As for Hungary, the foundation of the archbishopric of Gnesen as a see, independent of the German Church, gave King Stephen the legitimate hope that conversion to Christianity, need not mean submission to Germany. Shortly after the creation of the see of Gnesen, Stephen married Gisela, sister of the Duke of Bavaria and they, carried through the conversion of Hungary to Christianity together.

Otto is shown enthroned and crowned in Imperial majesty.

Otto III wanted to complete the work begun at the Battle of Lechfeld by his grandfather Otto I, using new, more modern techniques. To mark the new European status of his Polish “brother and colleague” Boleslaw, Otto gave him a golden circlet and a duplicate of the holy lance (said to have pierced Christ’s side on the Cross), which Otto I had borne in the Battle of Lechfeld. Otto III even traveled to Aix — as his grandfather, Otto the Great, had done before him — and descended into the tomb of Charlemagne, opened his grave, took the golden cross from his neck and some of his clothing, drew a tooth from his mouth and clipped his fingernails. In this way he hoped to transfer to himself some of Charlemagne’s power and charisma.
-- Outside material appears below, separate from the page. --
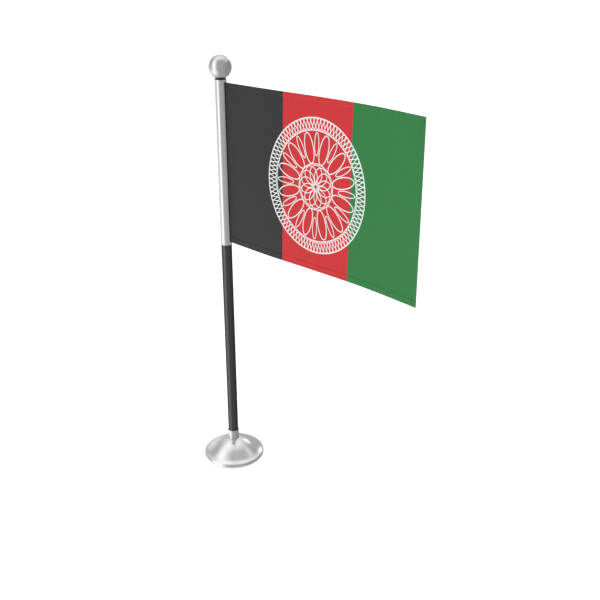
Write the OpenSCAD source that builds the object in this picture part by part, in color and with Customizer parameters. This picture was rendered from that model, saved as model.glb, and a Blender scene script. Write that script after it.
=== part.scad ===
// Desk flag stand: a weighted conical base with a socket ferrule, a plug-in pole, a turning
// sleeve that holds a small flag by its hoist hem, and a ball finial that screws off.
// Origin: the middle of the base's underside. +Z is up the pole, +X runs along the flag.

/* [Base] */
// Diameter of the base over its rim
base_d = 42.1; // [38:0.1:60]
// Height of the cone's top, where the ferrule comes out, above the table
base_h = 13.35; // [12:0.05:20]
// Thickness of the rounded rim, which is also its rounding's diameter
rim_t = 3.2; // [2.4:0.1:3.6]
// Height of the rim's underside above the table
rim_lift = 0.8; // [0.6:0.05:1.2]
// Slope of the hollow sweep where it runs into the rim
lip_slope = 21; // [0:1:30]
// Largest radius of the hollow sweep between the cone and the rim
sweep_r = 11; // [1:0.5:15]
// Largest radius of the crown, the rounding between the ferrule and the cone
crown_r = 26; // [8:0.5:30]
// Slope of the crown where the ferrule comes out
crown_slope = 16; // [10:1:25]
// Width of the small flat ring round the ferrule at the cone's top
hub_ledge = 0.35; // [0.2:0.05:2]
// Wall of the plated shell
shell_wall = 1.0; // [0.6:0.1:1.4]
// Thickness of the shell's top at the ferrule
hub_t = 1.6; // [1.4:0.1:3]
// Depth of the weight's top below the shell's top
weight_drop = 3.85; // [3:0.05:6]
// Thickness of the soft pad under the base
pad_t = 1.2; // [1.2:0.1:1.8]

/* [Socket] */
// Wall of the ferrule round the pole
ferrule_wall = 0.35; // [0.3:0.05:1]
// How far the ferrule stands out of the base
ferrule_stand = 7.15; // [4:0.05:15]
// Metal left above the screw's tip in the ferrule's closed bottom
floor_cap = 1.0; // [0.6:0.1:3]
// Iron left under the ferrule for the screw to pull on
web_t = 1.2; // [1:0.1:2.5]
// Diameter of the socket screw
screw_d = 3.0; // [2.5:0.1:3.5]
// Length of the socket screw below its head
screw_l = 4.4; // [4:0.1:8]
// Diameter of the screw's head
screw_head_d = 5.6; // [5:0.1:6.2]
// Height of the screw's head
screw_head_h = 1.8; // [1.4:0.1:2.2]
// Width across the corners of the hexagon socket in the screw's head
screw_key_w = 2.3; // [1.8:0.1:2.6]
// Diameter of the washer under the screw's head
screw_washer_d = 6.8; // [6.4:0.1:8.5]
// Thickness of that washer
screw_washer_t = 0.5; // [0.3:0.1:1]

/* [Pole] */
// Length of the pole's tube
pole_l = 148.8; // [100:0.1:250]
// Outer diameter of the pole's tube
pole_d = 6.8; // [5.6:0.1:10]
// Wall of the pole's tube
pole_wall = 0.7; // [0.5:0.1:1]
// Thickness of the foot's flange, below the tube
foot_flange_t = 1.0; // [0.6:0.1:2]
// Length of the foot inside the tube
foot_plug_l = 8.0; // [5:0.5:15]
// Closed end of the tapped plug in the tube's top, below the spindle
top_plug_cap = 3.0; // [1:0.5:10]
// Thickness of the washer that the sleeve turns on
thrust_t = 0.5; // [0.3:0.1:1]
// How far that washer reaches under the sleeve's wall and over the pole's
thrust_lap = 0.1; // [0.05:0.05:0.4]

/* [Spindle] */
// Diameter of the spindle and of the threads at its two ends
spindle_d = 3.0; // [2.5:0.1:3.6]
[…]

When he died prematurely in 1002, his successor Henry II, buried Otto III’s remains in Augsburg, in Udalrich’s tomb chapel. The holy power of the bishop, who had seen the Battle of Lechfeld, together with that of the dead Emperor, were to help Henry bear his heavy burden of office.
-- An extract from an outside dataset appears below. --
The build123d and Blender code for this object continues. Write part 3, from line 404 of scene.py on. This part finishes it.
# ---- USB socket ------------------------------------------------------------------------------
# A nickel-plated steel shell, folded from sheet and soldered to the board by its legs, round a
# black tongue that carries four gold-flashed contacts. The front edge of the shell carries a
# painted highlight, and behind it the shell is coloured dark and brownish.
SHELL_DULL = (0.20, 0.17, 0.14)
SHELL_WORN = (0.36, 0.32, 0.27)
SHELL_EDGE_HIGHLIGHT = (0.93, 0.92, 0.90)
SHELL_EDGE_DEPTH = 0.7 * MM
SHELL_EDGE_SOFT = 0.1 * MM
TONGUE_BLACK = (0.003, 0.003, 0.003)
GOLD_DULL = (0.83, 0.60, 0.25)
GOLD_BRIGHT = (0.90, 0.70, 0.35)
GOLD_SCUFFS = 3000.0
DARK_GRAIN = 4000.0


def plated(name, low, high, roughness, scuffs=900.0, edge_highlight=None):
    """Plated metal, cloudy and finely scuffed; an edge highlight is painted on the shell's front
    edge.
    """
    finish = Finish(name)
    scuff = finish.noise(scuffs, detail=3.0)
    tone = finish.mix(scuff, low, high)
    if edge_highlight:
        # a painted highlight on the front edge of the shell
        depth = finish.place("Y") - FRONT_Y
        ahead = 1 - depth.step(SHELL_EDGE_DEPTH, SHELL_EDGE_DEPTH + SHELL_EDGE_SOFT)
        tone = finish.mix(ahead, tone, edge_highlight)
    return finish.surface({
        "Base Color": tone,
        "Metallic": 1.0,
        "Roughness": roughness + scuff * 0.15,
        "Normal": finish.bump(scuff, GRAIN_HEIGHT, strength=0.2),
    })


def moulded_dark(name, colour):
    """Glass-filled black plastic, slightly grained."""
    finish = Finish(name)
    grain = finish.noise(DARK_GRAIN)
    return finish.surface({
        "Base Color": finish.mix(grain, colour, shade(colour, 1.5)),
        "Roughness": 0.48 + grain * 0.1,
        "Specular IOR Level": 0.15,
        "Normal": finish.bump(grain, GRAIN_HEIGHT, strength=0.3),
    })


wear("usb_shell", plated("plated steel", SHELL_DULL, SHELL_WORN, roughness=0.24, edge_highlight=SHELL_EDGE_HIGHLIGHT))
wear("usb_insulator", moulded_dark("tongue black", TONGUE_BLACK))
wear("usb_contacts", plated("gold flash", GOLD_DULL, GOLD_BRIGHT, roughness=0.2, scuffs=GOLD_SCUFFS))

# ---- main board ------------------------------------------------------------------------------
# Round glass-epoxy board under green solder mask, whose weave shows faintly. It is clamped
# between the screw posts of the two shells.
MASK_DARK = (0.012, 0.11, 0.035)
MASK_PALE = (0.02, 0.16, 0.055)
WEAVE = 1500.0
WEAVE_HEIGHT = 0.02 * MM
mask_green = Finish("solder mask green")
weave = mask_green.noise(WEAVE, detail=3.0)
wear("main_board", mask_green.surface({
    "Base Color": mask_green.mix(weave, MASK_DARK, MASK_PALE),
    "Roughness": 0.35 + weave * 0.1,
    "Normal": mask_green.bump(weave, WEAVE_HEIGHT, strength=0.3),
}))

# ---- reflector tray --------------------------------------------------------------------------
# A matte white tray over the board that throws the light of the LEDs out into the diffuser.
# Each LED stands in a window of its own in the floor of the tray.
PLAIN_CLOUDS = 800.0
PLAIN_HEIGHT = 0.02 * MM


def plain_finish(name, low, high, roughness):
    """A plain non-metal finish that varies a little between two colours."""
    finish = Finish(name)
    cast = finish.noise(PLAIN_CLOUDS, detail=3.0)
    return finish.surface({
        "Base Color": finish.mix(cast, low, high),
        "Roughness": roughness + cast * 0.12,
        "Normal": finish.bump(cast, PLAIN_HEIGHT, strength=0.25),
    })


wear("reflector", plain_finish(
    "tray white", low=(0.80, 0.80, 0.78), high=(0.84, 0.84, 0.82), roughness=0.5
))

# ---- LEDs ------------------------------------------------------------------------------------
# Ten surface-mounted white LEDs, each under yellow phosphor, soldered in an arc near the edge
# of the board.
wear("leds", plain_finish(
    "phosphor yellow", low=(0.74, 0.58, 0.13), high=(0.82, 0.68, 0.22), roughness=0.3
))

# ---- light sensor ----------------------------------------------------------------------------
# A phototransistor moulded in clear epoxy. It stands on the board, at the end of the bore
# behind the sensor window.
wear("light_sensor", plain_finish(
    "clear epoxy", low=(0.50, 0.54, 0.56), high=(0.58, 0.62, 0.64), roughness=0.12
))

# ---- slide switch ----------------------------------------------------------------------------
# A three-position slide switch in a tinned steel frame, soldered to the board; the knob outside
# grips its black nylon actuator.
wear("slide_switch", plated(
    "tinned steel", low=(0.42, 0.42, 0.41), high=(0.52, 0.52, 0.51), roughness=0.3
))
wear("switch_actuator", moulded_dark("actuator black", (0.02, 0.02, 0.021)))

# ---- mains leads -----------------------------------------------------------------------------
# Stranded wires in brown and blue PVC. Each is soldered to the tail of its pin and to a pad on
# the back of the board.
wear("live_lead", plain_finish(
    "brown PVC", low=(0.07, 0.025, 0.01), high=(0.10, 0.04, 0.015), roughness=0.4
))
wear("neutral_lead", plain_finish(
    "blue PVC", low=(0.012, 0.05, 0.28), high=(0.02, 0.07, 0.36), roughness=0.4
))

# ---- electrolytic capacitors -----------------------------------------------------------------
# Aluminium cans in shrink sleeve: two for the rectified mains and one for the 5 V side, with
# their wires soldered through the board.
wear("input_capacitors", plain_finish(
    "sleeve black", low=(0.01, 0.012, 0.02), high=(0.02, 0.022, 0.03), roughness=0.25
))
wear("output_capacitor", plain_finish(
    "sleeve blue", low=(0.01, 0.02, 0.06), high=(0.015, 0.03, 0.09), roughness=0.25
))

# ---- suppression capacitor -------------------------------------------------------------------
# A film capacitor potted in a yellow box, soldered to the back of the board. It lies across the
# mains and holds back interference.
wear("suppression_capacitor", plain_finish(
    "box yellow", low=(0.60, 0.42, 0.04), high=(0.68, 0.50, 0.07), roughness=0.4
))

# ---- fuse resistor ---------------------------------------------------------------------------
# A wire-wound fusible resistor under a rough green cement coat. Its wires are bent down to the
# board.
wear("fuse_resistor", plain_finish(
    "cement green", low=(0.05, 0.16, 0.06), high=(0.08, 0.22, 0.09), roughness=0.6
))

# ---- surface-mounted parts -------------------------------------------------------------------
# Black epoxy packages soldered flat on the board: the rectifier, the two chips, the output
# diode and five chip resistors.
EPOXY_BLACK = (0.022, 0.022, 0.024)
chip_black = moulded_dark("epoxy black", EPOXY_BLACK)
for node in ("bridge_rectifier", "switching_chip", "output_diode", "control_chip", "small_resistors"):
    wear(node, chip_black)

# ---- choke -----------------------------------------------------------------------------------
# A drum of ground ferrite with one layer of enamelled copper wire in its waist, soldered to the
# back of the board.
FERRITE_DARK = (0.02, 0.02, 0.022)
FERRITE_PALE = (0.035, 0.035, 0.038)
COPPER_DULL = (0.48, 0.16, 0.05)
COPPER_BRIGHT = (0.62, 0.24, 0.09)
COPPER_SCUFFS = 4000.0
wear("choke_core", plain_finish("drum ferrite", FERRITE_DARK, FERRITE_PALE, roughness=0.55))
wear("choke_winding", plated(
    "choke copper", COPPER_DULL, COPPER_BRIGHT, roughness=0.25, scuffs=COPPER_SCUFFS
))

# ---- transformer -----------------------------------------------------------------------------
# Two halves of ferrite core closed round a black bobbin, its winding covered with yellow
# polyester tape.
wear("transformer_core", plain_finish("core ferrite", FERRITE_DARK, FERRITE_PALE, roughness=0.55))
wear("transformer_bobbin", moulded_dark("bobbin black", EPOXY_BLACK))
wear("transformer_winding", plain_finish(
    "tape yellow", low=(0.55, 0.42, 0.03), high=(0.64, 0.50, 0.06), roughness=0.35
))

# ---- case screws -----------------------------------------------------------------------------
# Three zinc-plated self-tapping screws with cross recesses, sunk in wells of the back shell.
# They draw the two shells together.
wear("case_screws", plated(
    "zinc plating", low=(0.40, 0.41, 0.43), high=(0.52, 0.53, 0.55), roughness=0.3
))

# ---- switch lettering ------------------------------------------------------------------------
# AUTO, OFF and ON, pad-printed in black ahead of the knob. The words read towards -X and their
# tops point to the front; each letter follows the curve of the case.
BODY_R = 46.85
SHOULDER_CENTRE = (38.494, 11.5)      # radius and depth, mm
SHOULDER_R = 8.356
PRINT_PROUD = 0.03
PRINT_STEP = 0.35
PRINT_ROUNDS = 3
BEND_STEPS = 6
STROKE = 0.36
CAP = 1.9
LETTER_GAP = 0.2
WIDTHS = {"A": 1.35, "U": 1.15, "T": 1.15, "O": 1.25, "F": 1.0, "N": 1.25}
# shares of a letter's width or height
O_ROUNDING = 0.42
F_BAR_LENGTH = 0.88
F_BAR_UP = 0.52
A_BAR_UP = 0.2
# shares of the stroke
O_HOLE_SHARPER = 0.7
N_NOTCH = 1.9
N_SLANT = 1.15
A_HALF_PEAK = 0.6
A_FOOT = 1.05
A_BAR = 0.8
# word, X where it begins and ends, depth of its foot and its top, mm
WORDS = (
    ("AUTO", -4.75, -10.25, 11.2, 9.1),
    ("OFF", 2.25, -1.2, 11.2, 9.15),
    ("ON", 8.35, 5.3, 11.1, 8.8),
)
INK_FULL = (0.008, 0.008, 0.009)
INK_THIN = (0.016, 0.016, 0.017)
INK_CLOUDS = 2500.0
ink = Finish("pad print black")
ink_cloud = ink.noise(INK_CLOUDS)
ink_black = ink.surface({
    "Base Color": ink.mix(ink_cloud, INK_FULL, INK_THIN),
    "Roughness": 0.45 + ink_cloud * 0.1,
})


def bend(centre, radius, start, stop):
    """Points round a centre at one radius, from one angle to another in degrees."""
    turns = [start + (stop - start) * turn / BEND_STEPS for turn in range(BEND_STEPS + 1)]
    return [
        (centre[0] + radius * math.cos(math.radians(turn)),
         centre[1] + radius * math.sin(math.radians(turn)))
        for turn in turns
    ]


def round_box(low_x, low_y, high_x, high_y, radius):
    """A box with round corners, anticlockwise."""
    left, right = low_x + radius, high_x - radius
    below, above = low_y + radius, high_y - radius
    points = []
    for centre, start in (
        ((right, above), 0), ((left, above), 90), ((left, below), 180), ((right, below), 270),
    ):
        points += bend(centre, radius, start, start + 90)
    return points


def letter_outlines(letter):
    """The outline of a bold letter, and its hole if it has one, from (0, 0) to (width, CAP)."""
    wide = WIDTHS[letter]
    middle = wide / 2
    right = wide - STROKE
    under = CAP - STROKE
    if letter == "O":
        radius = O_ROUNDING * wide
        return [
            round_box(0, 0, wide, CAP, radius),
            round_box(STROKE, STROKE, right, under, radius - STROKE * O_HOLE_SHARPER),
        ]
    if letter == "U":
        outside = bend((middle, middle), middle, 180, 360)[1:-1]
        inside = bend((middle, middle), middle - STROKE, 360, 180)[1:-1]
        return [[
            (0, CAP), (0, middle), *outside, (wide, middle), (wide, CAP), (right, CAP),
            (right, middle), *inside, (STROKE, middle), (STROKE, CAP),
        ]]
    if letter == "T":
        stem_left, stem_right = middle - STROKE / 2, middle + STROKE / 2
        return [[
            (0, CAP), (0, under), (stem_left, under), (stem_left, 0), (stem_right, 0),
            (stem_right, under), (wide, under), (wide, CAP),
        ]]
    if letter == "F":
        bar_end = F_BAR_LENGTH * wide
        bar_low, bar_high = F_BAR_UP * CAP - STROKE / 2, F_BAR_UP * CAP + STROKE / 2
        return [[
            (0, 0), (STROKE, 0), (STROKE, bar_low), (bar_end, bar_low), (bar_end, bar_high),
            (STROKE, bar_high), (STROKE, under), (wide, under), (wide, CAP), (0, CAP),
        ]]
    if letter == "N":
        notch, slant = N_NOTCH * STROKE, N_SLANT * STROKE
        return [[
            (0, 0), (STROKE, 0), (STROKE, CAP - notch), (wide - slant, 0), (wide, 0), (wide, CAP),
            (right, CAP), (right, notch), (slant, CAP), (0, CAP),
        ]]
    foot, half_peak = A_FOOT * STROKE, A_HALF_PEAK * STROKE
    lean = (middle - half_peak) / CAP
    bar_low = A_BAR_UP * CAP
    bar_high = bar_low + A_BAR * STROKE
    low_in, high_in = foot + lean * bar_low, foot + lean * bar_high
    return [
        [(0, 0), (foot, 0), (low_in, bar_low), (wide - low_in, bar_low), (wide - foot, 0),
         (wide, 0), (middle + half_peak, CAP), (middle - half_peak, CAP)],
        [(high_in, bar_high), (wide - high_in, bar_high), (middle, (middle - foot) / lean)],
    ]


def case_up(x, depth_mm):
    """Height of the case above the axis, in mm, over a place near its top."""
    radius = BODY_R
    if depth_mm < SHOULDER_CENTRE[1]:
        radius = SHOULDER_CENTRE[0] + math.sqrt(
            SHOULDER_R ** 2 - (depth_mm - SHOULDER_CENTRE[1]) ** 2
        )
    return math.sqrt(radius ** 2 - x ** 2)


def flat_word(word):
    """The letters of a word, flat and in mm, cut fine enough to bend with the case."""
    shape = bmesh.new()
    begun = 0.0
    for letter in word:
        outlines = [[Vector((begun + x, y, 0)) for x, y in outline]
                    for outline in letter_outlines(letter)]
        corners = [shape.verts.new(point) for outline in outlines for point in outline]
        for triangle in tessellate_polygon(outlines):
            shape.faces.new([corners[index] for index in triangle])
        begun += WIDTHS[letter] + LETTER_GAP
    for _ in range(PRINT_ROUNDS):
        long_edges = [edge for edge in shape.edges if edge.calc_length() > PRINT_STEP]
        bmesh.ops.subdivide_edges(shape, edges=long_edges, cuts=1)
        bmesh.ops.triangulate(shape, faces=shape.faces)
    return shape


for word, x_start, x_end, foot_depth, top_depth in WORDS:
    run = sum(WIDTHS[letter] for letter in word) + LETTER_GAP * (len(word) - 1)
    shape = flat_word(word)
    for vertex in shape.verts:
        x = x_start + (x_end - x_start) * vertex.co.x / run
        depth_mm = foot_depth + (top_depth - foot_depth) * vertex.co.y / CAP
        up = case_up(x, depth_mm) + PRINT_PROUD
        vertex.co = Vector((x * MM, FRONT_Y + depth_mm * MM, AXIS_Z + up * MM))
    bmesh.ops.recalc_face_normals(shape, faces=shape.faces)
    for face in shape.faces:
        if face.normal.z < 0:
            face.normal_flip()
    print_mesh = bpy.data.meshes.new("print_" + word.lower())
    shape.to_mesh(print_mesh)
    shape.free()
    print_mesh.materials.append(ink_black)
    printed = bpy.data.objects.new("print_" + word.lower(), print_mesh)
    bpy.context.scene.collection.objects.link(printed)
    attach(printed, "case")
These then, were the consequences of the Battle of Lechfeld. If the Magyars had won, the Byzantine East would have penetrated with them, deep into the heart of central Europe. Otto I’s victory, made it possible to gain Hungary, Poland and to safeguard Bohemia; and Moravia for the West and for its Latin Church. Byzantium gained Russia and came to a halt at the Balkans — where the Roman papacy and the central European powers came into conflict with Russia and the Orthodox Church in 1914.

The illustration of an attack on a fortified town from an eighth-century manuscript reflects the style of battle of the Ottonian Empire.